[Start]

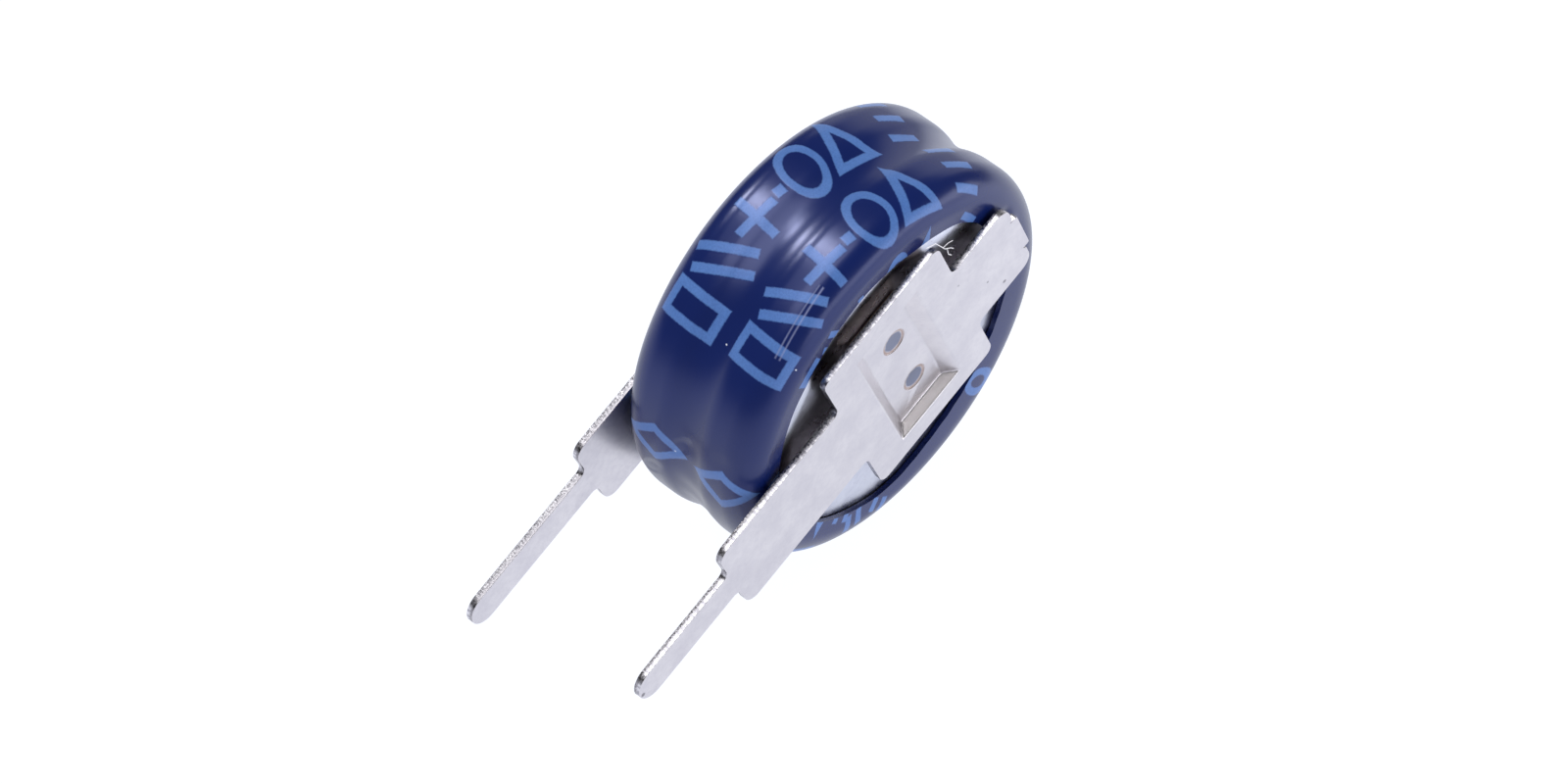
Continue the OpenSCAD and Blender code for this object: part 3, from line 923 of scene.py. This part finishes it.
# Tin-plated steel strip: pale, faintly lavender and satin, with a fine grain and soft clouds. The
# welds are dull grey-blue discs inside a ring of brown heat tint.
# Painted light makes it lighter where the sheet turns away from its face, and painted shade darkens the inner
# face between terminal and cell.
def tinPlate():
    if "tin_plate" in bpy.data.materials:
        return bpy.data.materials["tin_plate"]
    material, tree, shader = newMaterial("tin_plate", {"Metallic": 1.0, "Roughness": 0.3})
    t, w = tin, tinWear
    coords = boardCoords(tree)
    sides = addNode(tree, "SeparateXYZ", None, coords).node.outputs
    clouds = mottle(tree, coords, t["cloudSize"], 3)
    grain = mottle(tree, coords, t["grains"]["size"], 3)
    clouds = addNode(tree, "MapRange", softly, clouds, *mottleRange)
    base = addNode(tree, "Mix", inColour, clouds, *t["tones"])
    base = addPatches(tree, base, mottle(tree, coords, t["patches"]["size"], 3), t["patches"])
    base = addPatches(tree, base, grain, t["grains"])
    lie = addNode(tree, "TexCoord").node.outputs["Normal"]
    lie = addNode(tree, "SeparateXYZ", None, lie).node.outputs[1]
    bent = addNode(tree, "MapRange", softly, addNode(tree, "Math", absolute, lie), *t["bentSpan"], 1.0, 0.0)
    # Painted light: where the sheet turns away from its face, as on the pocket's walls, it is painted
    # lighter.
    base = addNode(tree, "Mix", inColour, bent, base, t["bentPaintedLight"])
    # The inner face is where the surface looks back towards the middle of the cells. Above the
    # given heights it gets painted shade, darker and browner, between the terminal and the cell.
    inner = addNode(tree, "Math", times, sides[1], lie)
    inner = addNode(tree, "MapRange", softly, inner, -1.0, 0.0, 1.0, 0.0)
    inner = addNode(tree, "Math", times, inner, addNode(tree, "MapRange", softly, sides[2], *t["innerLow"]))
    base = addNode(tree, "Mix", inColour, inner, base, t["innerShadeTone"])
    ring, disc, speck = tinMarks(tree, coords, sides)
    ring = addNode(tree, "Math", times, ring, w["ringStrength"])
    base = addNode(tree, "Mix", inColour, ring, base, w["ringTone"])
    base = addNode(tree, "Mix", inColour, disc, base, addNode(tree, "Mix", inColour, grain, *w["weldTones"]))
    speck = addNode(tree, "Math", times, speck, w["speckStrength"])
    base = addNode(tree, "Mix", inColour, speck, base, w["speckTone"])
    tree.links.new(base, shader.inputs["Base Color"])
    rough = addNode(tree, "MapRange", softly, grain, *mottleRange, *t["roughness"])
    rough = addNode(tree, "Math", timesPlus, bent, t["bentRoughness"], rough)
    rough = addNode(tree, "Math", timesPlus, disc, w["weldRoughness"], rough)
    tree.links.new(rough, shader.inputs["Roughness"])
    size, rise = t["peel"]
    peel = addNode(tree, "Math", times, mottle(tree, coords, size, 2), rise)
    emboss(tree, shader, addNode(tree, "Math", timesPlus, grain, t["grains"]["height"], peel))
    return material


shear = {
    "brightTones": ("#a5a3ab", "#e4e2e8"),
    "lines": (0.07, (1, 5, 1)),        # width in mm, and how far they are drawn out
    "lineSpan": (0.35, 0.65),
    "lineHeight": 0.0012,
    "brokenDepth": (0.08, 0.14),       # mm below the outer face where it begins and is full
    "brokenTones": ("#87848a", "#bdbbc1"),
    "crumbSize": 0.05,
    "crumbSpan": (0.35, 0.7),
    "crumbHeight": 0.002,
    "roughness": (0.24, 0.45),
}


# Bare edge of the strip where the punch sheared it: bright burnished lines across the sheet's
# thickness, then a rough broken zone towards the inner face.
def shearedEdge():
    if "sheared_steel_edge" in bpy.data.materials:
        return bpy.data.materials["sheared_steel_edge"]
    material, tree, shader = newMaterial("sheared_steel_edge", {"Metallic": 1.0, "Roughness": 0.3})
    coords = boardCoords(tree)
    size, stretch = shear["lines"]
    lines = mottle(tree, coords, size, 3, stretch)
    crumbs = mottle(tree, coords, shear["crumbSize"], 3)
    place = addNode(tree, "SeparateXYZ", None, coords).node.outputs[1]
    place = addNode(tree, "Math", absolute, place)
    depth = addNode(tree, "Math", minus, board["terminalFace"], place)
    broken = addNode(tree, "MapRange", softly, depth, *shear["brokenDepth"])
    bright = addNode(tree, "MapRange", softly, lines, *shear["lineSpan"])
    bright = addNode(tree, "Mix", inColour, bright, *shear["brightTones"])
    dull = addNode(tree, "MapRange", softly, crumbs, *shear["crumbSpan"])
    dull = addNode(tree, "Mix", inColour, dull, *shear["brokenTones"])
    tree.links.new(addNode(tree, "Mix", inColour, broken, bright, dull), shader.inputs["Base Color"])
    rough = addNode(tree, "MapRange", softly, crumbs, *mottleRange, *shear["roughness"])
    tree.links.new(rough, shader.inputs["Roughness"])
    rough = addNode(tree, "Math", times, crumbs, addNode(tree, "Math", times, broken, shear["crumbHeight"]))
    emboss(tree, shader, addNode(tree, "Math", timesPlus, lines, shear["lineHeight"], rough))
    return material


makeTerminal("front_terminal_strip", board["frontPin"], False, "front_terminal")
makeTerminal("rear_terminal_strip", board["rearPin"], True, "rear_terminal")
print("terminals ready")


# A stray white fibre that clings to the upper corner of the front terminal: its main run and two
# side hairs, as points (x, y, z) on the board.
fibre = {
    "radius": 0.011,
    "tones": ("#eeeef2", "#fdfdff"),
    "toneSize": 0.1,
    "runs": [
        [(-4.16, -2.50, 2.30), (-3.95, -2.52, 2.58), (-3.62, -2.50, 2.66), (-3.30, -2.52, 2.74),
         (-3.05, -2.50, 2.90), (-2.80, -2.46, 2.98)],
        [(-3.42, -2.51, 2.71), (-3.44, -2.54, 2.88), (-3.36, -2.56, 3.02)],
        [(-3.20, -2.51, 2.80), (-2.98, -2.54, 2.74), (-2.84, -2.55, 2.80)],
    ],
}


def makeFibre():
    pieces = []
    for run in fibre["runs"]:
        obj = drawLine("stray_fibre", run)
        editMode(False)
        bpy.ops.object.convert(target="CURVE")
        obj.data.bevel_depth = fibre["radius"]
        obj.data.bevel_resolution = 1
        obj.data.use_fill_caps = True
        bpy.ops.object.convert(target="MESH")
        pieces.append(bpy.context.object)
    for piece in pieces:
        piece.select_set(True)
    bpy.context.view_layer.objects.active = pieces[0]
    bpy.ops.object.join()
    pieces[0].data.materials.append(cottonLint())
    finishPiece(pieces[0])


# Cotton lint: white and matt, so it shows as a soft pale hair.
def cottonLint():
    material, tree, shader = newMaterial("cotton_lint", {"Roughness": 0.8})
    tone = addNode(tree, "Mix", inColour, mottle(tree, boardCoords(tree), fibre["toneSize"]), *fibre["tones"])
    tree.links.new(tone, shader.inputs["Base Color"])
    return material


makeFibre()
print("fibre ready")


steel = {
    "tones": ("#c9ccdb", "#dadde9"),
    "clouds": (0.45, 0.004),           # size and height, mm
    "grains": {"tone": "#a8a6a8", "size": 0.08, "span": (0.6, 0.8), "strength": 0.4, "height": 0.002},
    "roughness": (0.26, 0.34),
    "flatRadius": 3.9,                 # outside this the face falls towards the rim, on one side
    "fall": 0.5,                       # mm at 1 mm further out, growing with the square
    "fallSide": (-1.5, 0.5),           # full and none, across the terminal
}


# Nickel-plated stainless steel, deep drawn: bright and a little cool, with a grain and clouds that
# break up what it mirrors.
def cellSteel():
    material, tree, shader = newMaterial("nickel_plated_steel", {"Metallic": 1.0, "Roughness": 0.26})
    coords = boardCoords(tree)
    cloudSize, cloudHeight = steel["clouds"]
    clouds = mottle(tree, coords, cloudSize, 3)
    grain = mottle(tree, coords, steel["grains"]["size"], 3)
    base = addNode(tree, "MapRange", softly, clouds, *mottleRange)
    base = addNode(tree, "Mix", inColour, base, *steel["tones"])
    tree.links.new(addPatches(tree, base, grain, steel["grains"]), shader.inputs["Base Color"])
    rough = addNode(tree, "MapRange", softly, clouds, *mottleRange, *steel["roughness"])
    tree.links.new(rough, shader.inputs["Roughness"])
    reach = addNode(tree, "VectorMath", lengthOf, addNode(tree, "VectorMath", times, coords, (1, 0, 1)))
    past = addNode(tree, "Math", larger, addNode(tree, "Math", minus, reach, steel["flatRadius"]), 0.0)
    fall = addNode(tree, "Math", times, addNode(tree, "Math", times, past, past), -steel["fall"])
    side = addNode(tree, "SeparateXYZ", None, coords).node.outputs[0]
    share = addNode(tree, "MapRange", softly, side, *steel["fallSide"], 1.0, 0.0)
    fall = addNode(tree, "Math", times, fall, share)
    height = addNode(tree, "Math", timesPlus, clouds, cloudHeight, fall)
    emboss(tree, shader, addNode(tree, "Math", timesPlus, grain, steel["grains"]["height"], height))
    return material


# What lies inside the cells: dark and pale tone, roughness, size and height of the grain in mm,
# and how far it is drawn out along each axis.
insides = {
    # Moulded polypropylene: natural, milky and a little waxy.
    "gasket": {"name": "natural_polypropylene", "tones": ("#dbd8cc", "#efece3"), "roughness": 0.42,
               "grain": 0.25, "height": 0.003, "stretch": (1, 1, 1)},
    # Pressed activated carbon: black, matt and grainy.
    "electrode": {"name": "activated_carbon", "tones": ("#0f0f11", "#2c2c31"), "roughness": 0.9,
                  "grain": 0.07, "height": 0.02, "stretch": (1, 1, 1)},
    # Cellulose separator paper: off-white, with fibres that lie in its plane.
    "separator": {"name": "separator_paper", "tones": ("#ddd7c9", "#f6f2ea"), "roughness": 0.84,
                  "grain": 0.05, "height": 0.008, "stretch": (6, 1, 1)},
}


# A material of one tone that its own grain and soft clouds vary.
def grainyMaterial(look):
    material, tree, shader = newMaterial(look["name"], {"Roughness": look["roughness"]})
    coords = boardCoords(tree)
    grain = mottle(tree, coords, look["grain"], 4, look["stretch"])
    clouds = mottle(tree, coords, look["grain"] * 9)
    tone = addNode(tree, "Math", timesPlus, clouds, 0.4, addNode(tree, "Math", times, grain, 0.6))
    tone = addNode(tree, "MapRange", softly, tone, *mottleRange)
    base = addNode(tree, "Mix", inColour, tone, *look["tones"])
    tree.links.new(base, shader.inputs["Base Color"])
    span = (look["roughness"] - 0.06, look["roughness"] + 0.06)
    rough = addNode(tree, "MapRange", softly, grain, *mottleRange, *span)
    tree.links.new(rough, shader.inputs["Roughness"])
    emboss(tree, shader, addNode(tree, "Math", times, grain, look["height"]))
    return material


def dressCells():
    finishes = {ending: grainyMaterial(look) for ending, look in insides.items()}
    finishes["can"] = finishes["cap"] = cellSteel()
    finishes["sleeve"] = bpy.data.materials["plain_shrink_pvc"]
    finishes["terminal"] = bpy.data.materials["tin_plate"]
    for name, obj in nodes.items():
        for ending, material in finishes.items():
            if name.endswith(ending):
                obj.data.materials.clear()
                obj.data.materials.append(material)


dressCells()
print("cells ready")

[End]

Display every line of the listing that contains the string "finishes".

## [Full response]
Continue the OpenSCAD and Blender code for this object: part 3, from line 923 of scene.py. This part finishes it.
    finishes = {ending: grainyMaterial(look) for ending, look in insides.items()}
    finishes["can"] = finishes["cap"] = cellSteel()
    finishes["sleeve"] = bpy.data.materials["plain_shrink_pvc"]
    finishes["terminal"] = bpy.data.materials["tin_plate"]
        for ending, material in finishes.items():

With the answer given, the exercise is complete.